Provided material.
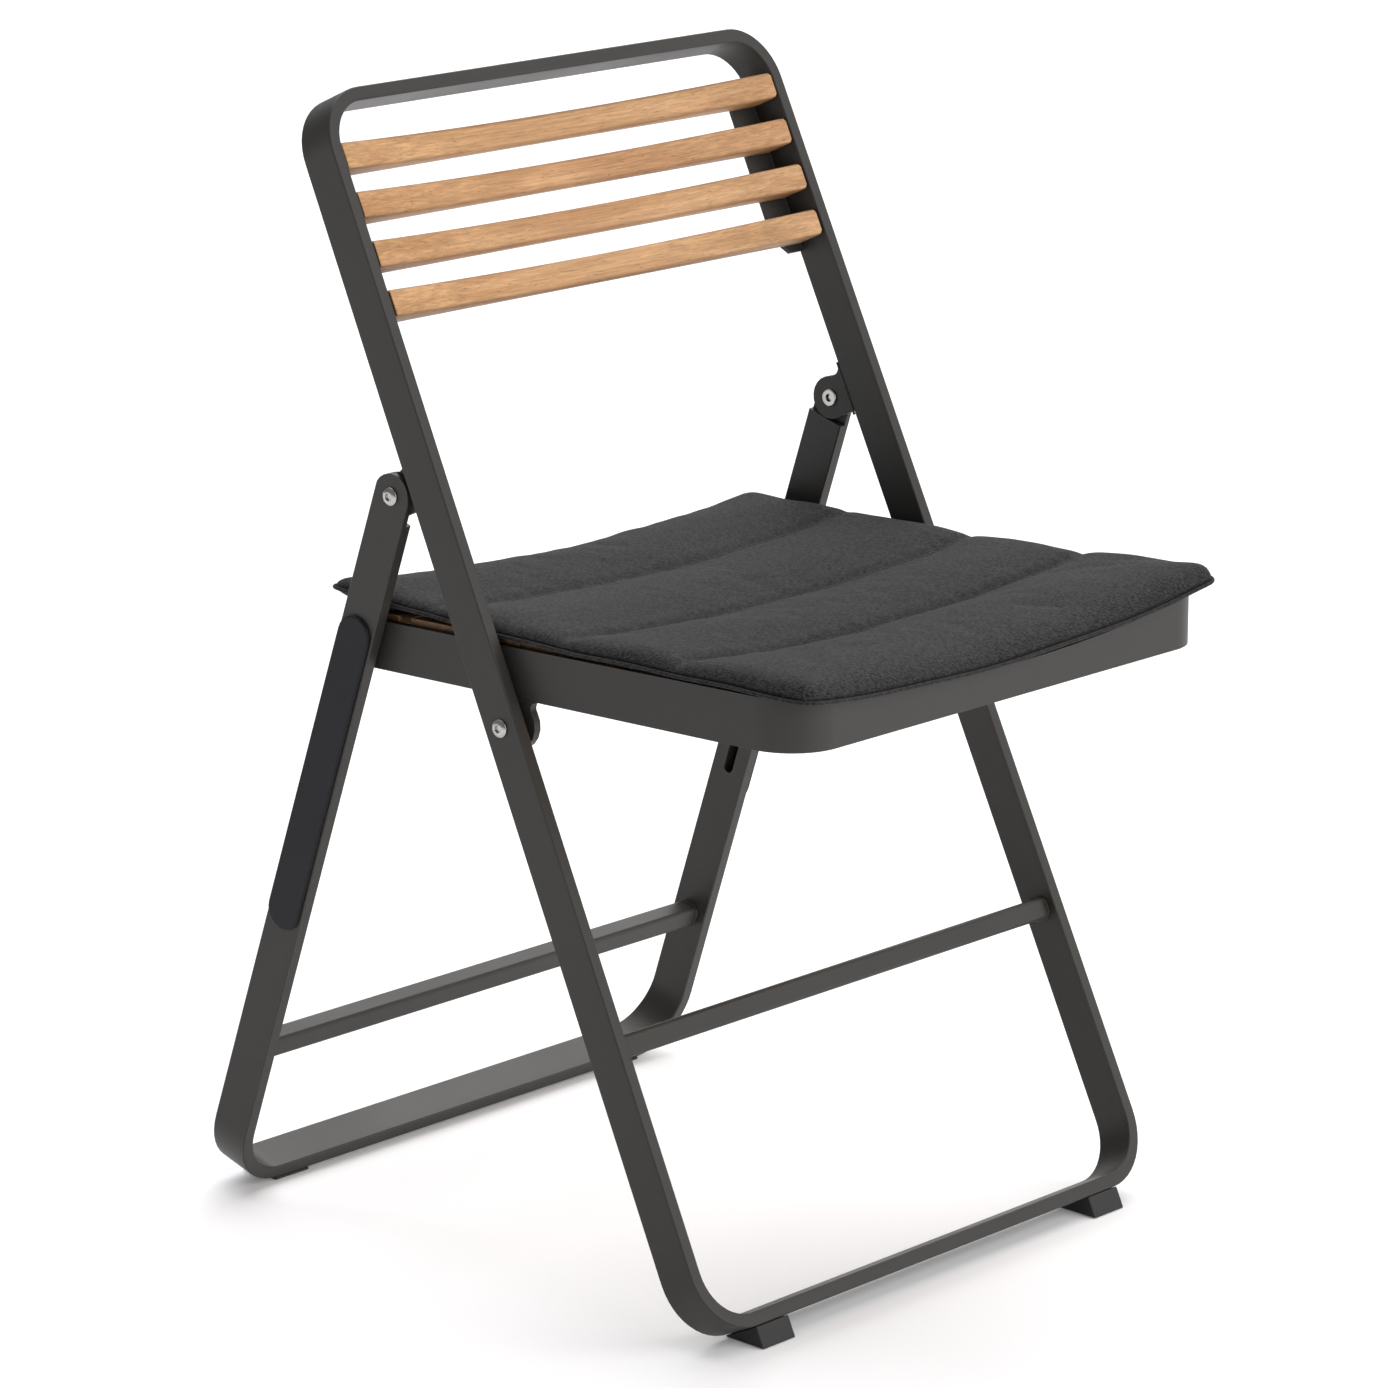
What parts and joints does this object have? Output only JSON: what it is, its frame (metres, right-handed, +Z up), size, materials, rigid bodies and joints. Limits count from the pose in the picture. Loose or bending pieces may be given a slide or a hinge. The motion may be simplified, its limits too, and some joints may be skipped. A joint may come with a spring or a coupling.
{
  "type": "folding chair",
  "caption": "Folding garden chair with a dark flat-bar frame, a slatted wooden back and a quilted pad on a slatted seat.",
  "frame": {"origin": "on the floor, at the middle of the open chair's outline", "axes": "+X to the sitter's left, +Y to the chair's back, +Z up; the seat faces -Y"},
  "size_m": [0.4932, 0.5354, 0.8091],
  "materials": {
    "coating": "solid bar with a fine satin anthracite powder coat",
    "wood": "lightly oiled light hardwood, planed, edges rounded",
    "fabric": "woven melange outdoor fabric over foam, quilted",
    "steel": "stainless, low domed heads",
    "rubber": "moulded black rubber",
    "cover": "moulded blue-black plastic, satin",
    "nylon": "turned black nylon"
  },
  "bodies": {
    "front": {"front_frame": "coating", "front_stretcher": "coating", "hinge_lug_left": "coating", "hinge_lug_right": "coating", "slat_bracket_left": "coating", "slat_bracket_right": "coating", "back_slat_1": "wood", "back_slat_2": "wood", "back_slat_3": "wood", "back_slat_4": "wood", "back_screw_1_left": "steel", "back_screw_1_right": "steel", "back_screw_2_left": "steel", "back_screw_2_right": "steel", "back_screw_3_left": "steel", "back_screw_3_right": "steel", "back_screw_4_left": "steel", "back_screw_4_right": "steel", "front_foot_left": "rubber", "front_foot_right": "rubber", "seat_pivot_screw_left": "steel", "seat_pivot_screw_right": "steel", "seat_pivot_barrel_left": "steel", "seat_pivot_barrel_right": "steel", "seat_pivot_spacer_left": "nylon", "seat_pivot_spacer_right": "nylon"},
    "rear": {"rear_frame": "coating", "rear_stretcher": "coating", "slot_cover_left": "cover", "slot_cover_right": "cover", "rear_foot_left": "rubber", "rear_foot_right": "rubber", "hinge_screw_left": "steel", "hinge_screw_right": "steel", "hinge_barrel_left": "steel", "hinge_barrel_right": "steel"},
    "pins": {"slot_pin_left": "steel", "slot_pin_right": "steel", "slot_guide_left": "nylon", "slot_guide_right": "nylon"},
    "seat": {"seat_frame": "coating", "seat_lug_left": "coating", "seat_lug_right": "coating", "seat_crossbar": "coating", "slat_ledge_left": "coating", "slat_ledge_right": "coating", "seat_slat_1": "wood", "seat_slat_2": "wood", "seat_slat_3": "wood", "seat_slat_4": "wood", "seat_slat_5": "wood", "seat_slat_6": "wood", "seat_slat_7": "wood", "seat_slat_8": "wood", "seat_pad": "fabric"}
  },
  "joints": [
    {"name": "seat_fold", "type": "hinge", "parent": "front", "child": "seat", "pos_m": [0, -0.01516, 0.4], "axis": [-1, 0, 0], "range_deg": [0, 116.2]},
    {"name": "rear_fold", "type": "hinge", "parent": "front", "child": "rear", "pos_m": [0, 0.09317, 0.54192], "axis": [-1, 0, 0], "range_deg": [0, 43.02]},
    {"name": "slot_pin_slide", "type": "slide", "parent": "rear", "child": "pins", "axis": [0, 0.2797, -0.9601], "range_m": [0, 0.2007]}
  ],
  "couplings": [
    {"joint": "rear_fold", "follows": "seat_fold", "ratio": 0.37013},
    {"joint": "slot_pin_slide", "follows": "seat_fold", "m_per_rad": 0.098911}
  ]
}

What needs to be done. Of the lines in the listing above, how many hold the string "materials"? Reply with the number only.

Answer to this exercise. 2